* [Task description]:
Copy the listing below line for line, starting at its first line and ending with the line that has "return made" in it. Add nothing.
* START Available data *
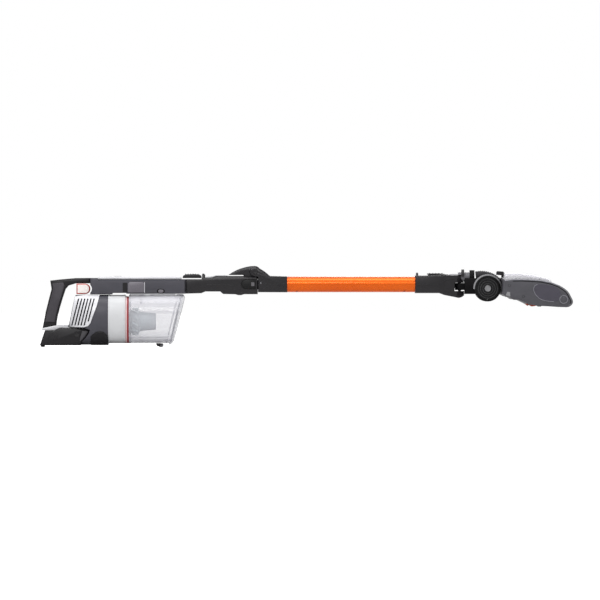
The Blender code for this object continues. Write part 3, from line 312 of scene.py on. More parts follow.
def plate(name, outline, near, far, material, body, slot, edge=0.8, spot=along, upright=False):
    """A side outline (s, h) made solid from y=near to y=far, or a plan (s, y) from h=near to h=far."""
    rings = [[(p, q, d) if upright else (p, d, q) for p, q in outline] for d in (near, far)]
    made = solid(name, *skin(rings), material, body, slot, spot)
    if edge:
        soften(made, edge, segments=3)
    return made


def ring_of(centre, axis, along_axis, radius, count, start=0.0, sweep=360.0):
    """Points round an axis x, y or z through a centre, at a distance along it."""
    spots = []
    for i in range(count):
        turn = radians(start + sweep * i / (count if sweep == 360.0 else count - 1))
        p, q = radius * cos(turn), radius * sin(turn)
        offset = {"x": (along_axis, p, q), "y": (p, along_axis, q), "z": (p, q, along_axis)}[axis]
        spots.append(tuple(c + o for c, o in zip(centre, offset)))
    return spots


def lathe(name, centre, axis, profile, material, body, slot, count=48, spot=along, loop=False, angle=35):
    """A turned piece from (distance along the axis, radius) steps."""
    rings = [ring_of(centre, axis, distance, radius, count) for distance, radius in profile]
    return solid(name, *skin(rings, loop), material, body, slot, spot, angle)


SURFACES = {}


def touch(names, point, direction):
    """Where a straight line from a point in metres first meets the CAD nodes, or None."""
    if names not in SURFACES:
        points, faces = [], []
        for name in names.split():
            start = len(points)
            points += [v.co.copy() for v in nodes[name].data.vertices]
            faces += [tuple(start + i for i in f.vertices) for f in nodes[name].data.polygons]
        SURFACES[names] = BVHTree.FromPolygons(points, faces)
    return SURFACES[names].ray_cast(point, direction)[0]


def bead(name, names, path, side, width, height, material, body, slot, spot=along, closed=False):
    """A thin raised line laid on the side of CAD nodes along a path of (s, h), side -1 right or 1 left."""
    rings = []
    last = None
    for i, (s, h) in enumerate(path):
        ahead = path[(i + 1) % len(path)] if closed else path[min(i + 1, len(path) - 1)]
        behind = path[i - 1] if closed else path[max(i - 1, 0)]
        run = Vector((ahead[0] - behind[0], ahead[1] - behind[1])).normalized()
        ring = []
        for across, lift in ((-0.5, 0.0), (-0.3, height), (0.3, height), (0.5, 0.0), (0.3, -0.25),
                             (-0.3, -0.25)):
            p, q = s - run.y * across * width, h + run.x * across * width
            start = spot(p, side * 300, q)
            hit = touch(names, start, Vector((0, -side, 0)))
            last = hit.y / MM if hit else last
            ring.append((p, (last if last is not None else side * 20) + side * lift, q))
        rings.append(ring)
    return solid(name, *skin(rings, closed), material, body, slot, spot, angle=50)


def both_sides(build, name):
    """Calls build(name_right, -1) and build(name_left, 1)."""
    for word, side in (("right", -1), ("left", 1)):
        build(f"{name}_{word}", side)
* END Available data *
* [Exercise response]:
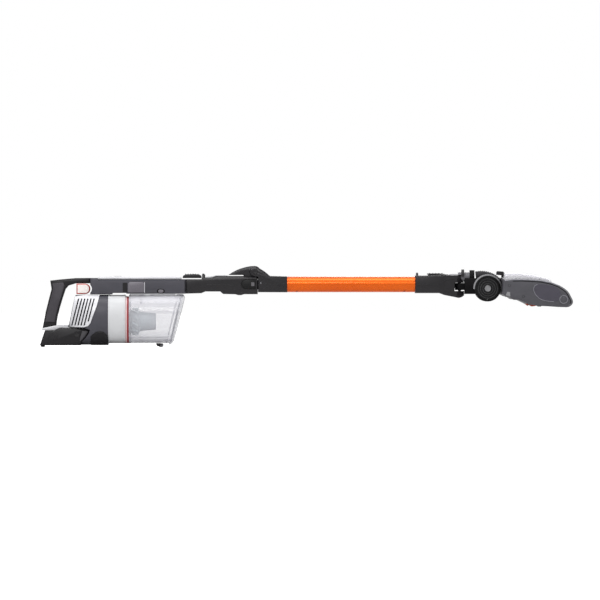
The Blender code for this object continues. Write part 3, from line 312 of scene.py on. More parts follow.
def plate(name, outline, near, far, material, body, slot, edge=0.8, spot=along, upright=False):
    """A side outline (s, h) made solid from y=near to y=far, or a plan (s, y) from h=near to h=far."""
    rings = [[(p, q, d) if upright else (p, d, q) for p, q in outline] for d in (near, far)]
    made = solid(name, *skin(rings), material, body, slot, spot)
    if edge:
        soften(made, edge, segments=3)
    return made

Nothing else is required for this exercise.